Prague’s opera life has blossomed in the last years and its ambition has been fruitful. Three opera houses – National Theatre, Estates Theatre and the State Opera – are staging not just operas, but major projects like the four-year Musica non grata revival of composers persecuted by the Nazis, as well as festivals like Opera Nova that started this weekend.

Per Boye Hansen, the Norwegian director of Prague’s three opera venues since 2018, systematically involves international and Czech artists. The current Opera Nova festival features world premieres by Jiří Trtík (Kafka’s Letter to His Father), Šimon Voseček (Ogres) and Charles Baumstark (Les Papillons de Terezín). Dani Howard’s The Yellow Wallpaper premiered last August in Copenhagen and later enjoyed great acclaim at Sadler’s Wells.

The Opera Nova kicked off with the 1996 version of György Ligeti’s Le Grand Macabre at the State Opera. Both in spite and because of it being still so very avantgarde, the first of two premieres on Friday was an unqualified success. Its stage director, set and costume designer in one person is the British Nigel Lowery with the young Czech conductor Jiří Rožeň making a huge contribution. Ligeti’s anti-antiopera is demanding for everyone: the orchestra, singers and, quite frankly, the public.

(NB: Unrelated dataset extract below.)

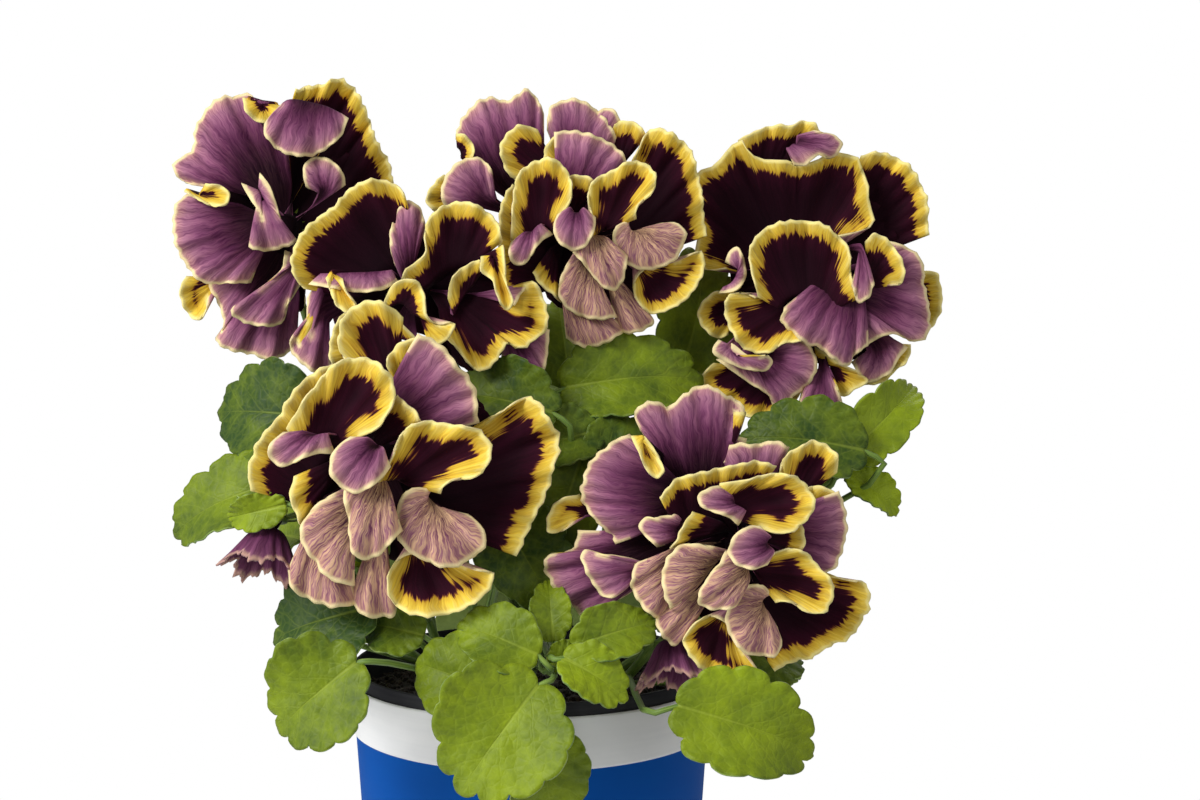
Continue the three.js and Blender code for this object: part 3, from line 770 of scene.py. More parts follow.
def add_calyx(skin, flower):
    """The green cup behind a flower and its pointed sepals."""
    scale = flower.get("scale", 1)
    where = facing(flower["at"], flower["faces"])
    front = CORE_BACK * scale
    line = placed(where, [(0, 0, front - CUP_LENGTH * share) for share in np.linspace(0, 1, CUP_STEPS)])
    radii = CUP_BACK + (CUP_FRONT - CUP_BACK) * np.sqrt(np.linspace(1, 0, CUP_STEPS))
    skin.tube(line, radii, CUP_SIDES, CUP_TONE, STALK)
    out, side = np.linspace(0, 1, SEPAL_ROWS), np.linspace(-1, 1, SEPAL_COLUMNS)
    u, v = np.meshgrid(out, side, indexing="ij")
    half = SEPAL_WIDTH / 2 * (1 - u) ** SEPAL_POINT * (SEPAL_NECK + SEPAL_SWELL * u)
    reach = SEPAL_START + SEPAL_LENGTH * u
    lift = front - SEPAL_SEAT - SEPAL_BACK * u**2 + SEPAL_CURL * v**2 * (1 - u)
    places = np.stack((u - 0.5, half * v), -1).reshape(-1, 2)
    sheet, border = strip_faces(SEPAL_ROWS, SEPAL_COLUMNS)
    for i in range(SEPALS):
        turn = 2 * math.pi * i / SEPALS
        right = reach * math.cos(turn) - half * v * math.sin(turn)
        above = reach * math.sin(turn) + half * v * math.cos(turn)
        points = placed(where, np.stack((right, above, lift), -1)).reshape(-1, 3)
        skins = (LEAF_UPPER, LEAF_UNDER, LEAF_EDGE)
        skin.blade(points, sheet, border, places, SEPAL_THICKNESS, SEPAL_TONE, *skins)


def add_stalk(skin, flower, start, by):
    """A flower's stalk, which bends over in a crook just behind the cup."""
    scale = flower.get("scale", 1)
    where = facing(flower["at"], flower["faces"])
    depth = CORE_BACK * scale - CUP_LENGTH
    crook, seat = placed(where, [(0, -CROOK_SAG, depth - CROOK * scale), (0, 0, depth + CUP_OVERLAP)])
    line = curve([start, *by, crook, seat], PEDUNCLE_STEPS)
    skin.tube(line, np.full(PEDUNCLE_STEPS, PEDUNCLE_RADIUS), PEDUNCLE_SIDES, STALK_TONE, STALK)


def grey(share):
    return (share, share, share, 1)


def skin_place(tree):
    """A point's place on its own sheet or stalk."""
    return add(tree, "ShaderNodeUVMap", uv_map="place").outputs["UV"]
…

Those unfamiliar with Ligeti, and there were quite a few on Friday, were rather shocked right from the onset by the overture for 12 car horns, which later seems rather normal compared to the impossible array of what is labelled as percussions and involves just about anything not classified as a music instrument, from paper to pots and pans and metronome played at the wrong tempo. Jiří Rožeň is making his name by concentrating on modern operas and he certainly inspired and controlled the impressive orchestra. He had at his disposal an excellent cast with admirable Thor Inge Fatch, Arnheiður Eiríksdóttir, Magdaléna Hebousse, Marcus Jupither, Ivo Hrachovec, Victoria Khoroshunova and, last in this selection, but not least, Eir Inderhaug. The State Opera Chorus, so fabulous in Nabucco earlier this year, did not disappoint.

Allow me to be personal: I emigrated from Prague in 1981, having witnessed a decline of modern music life after the Soviet-led invasion in 1968. I started visiting my homeland after the Velvet Revolution in 1989 and saw many opera productions ever since. The State Opera ones were often shabby and labelling some as second class would be merciful. And then the building saw its major reconstruction and re-opening in 2020 and as if the music life was reconstructed, too. All the operas I saw were, as is the trend, ambitious, some to be appreciated by just that, some not even helped by it, some great. But to see Le Grand Macabre in Prague in 2024, a mad opera about a mad end to a mad world, as its Czech translator and dramaturgist Ondřej Hučín puts it, goes beyond my maddest dreams. It is certainly worth a trip, and if some may find the production too mad, they will get a certain chance to be mad about the beauty of Prague.